Investigating practical aspects of the exergy based multi-objective optimization of chemical processes

摘要

When optimizing chemical processes, conflicting objectives are often present (Logist et al, 2011). In industry, the trend towards sustainable development highlights this challenge because it encompasses three pillars: economy, society, and environment. A common example is the search for higher profitability while improving the safety of operation and reducing the energy consumption. In this framework, the exergy concept is highly relevant since it is understood as the confluence of energy, environment, and sustainable development (Rosen and Dincer, 2001). This contribution presents a novel approach to exploit the synergies of the exergy analysis and the gradient-based multi-objective optimization (MOO) of processes. An interface with Aspen Plus has been developed to exploit the added value of this approach, aiming to minimize the lost work in the context of conflicting objectives.

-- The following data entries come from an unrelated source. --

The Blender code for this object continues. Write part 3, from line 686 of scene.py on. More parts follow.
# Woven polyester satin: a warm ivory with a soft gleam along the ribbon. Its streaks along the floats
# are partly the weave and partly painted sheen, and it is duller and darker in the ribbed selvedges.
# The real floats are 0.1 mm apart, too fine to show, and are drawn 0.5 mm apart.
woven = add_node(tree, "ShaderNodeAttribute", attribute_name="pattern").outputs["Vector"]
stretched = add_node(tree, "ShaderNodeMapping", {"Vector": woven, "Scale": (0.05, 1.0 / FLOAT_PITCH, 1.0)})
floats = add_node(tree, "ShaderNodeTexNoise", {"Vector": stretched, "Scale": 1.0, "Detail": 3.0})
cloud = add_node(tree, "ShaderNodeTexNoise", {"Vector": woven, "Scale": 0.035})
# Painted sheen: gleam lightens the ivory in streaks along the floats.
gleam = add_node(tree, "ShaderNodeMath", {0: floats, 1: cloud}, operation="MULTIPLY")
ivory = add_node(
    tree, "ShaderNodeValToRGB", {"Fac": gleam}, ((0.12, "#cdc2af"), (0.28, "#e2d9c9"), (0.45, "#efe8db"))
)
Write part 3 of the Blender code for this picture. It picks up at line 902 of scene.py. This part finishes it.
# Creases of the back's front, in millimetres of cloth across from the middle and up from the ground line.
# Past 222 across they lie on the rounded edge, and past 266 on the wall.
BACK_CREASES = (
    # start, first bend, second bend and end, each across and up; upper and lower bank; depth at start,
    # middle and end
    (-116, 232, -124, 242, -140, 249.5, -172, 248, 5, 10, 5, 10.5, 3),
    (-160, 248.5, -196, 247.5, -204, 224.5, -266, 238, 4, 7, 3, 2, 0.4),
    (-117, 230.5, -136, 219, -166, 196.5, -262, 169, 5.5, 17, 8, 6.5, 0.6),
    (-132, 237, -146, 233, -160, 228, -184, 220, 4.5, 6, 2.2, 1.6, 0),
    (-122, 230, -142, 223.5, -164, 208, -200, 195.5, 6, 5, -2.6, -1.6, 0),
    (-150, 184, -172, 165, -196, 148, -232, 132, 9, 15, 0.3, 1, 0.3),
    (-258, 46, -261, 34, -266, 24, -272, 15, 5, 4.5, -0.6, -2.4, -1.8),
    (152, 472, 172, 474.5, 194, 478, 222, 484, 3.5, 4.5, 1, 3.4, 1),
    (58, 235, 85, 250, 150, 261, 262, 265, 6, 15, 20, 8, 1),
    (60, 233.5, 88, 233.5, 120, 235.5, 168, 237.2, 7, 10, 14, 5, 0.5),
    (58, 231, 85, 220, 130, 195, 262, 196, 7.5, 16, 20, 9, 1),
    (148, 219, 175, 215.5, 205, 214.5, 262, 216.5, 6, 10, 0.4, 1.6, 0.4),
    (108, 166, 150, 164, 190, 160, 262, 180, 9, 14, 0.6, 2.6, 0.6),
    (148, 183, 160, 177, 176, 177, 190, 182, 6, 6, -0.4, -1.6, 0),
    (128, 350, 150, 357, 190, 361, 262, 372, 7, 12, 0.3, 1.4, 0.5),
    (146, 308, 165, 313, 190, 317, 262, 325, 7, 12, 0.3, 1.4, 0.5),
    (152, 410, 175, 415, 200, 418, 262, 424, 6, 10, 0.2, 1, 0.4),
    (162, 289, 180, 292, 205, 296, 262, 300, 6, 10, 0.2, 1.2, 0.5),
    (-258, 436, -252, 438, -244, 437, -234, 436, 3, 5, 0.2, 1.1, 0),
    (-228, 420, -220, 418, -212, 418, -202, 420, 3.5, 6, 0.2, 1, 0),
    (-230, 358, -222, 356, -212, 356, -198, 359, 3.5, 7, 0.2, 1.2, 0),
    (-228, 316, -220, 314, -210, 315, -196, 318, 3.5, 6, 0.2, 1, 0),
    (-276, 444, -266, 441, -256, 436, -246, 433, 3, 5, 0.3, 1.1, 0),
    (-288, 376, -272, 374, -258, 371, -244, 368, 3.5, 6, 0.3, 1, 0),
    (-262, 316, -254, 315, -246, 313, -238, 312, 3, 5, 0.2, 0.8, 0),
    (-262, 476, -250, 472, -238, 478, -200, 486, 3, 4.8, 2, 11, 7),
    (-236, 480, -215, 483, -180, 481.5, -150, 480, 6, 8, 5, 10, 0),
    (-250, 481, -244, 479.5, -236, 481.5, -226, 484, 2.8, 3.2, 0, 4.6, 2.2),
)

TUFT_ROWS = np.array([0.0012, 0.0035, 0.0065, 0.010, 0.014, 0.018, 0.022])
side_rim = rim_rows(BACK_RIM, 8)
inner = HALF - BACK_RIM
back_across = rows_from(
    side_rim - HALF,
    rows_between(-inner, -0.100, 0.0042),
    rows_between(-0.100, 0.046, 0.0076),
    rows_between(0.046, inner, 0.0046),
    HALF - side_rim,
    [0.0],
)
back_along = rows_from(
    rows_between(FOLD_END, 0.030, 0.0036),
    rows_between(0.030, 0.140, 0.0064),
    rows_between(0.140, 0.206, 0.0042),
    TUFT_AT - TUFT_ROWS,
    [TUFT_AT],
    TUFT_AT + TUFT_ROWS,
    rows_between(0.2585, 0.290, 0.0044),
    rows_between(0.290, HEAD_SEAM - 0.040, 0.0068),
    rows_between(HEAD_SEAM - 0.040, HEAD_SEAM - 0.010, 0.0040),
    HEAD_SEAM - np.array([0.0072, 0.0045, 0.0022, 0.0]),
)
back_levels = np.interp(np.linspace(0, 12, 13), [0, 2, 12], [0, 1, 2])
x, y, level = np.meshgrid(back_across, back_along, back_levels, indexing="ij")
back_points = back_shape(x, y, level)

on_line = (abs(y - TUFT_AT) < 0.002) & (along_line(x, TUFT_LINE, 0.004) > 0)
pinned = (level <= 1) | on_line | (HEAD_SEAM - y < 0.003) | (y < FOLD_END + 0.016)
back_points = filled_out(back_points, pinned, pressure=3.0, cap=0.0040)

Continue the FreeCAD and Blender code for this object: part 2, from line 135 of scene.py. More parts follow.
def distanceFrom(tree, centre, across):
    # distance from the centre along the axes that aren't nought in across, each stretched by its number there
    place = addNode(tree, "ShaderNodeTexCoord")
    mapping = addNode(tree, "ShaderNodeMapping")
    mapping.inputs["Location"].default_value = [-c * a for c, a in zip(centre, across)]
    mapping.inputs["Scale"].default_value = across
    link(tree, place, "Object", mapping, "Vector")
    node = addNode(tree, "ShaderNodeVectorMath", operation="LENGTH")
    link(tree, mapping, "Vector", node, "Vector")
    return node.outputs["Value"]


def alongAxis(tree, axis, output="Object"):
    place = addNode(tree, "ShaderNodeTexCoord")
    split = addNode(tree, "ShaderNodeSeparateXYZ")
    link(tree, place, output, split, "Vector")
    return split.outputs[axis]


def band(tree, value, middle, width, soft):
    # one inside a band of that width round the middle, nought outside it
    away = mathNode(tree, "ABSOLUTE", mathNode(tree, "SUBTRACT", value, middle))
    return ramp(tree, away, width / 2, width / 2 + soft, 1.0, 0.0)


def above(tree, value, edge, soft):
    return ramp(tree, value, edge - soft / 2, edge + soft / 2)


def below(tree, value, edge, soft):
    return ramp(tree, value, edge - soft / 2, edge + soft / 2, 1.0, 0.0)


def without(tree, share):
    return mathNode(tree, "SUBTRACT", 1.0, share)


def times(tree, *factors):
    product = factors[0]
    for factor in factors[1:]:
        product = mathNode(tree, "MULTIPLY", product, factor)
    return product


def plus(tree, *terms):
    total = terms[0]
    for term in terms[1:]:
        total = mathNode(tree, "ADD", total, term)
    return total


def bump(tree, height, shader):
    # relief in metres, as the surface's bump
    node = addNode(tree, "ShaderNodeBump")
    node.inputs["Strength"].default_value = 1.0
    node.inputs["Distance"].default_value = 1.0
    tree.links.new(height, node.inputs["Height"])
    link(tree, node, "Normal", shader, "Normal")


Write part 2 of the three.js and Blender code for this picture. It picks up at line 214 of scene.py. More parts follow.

The interface links the process simulator to Matlab, which is used as platform to run CasADi, a symbolic framework for algorithmic differentiation and numerical optimization (Andersson, 2013). The traditional butyl acetate production process is chosen as case study. It represents a common set-up of the chemical industry, where the conditions in the separation section are critical regarding quality but also yield and process intensity. Tri-objective constrained problems were formulated to address sustainability goals. The traditional approach based on energy consumption is compared to the case considering lost work minimization. The developed approach reveals how the minimum energy and lost work result from the partial increase in the duty for one of the distillation columns. This reflects the enhanced process understanding obtained, for which the exergy based optimization proves to be more informative, with slightly better results, and highly favorable trade-offs between objectives.